Et puis, il y a le fléau de la corruption. Récemment, à Marseille, deux commissaires de l’OFAST ont été placés en garde à vue dans le cadre d’une affaire de trafic de cocaïne et de corruption active. Si nous ne voulons pas basculer dans un narco-État, nous devons très vite réagir.
Ce samedi avait lieu la 42e édition de la Fête de la musique. De nombreux actes de violence ont été recensés. Un total de 371 personnes ont été interpellées contre 326 en 2024. Des policiers ont été blessés et des personnes ont été poignardées, mais aussi piquées. Que traduit, pour vous, cette violence ?
Cette violence n’est pas nouvelle et n’est pas liée à la Fête de la musique. On la voit partout, pendant chaque événement, quel qu’il soit. Elle est consubstantielle désormais à ces événements festifs.
Nous avons affaire à des individus qui viennent à ces manifestations dans le seul but de créer des troubles. La problématique est la gestion des flux de ces individus.
Je pense que dans un avenir plus ou moins proche, nous serons contraints, lors de ces manifestations, de penser à un mécanisme légal instaurant (peut-être à la main des préfets) un état d’exception limité dans le temps et dans l’espace permettant de mettre en cause collectivement les protagonistes se trouvant sur les lieux d’un délit et les condamner tous pareillement.
Il faudra aussi mieux protéger juridiquement durant ce laps de temps les membres des forces de l’ordre agissant à cette occasion dans le cadre de leurs missions et sous les ordres de leurs chefs.
Ainsi, les magistrats pourraient prioritairement mettre en cause les délinquants et non pas les policiers qui utilisent la violence licite en riposte.
Pensez-vous que des peines plus dissuasives doivent être mises en place ?
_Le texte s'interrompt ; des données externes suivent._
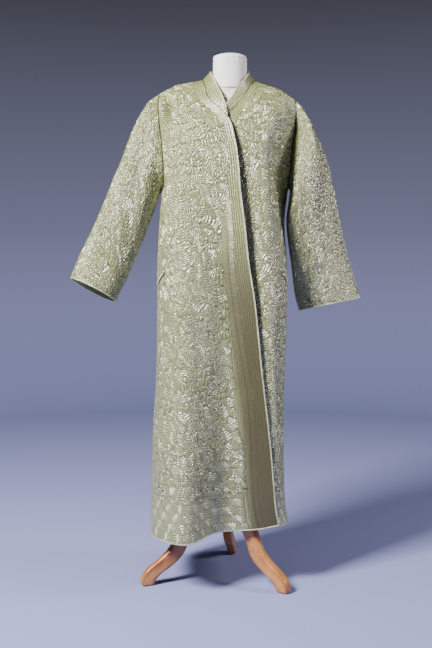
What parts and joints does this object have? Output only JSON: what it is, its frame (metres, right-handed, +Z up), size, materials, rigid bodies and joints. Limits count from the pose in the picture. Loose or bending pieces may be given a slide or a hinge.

Oui, tout à fait. Quand vous regardez les peines prononcées à l’encontre des individus auteurs de violence après le match PSG-Milan, ce n’est pas sérieux, l’opinion publique ne s’y retrouve pas . Certains magistrats affirment dans les médias qu’ils sont trop souvent stigmatisés, mais s’ils veulent que cela s’arrête, ils doivent simplement se montrer plus fermes.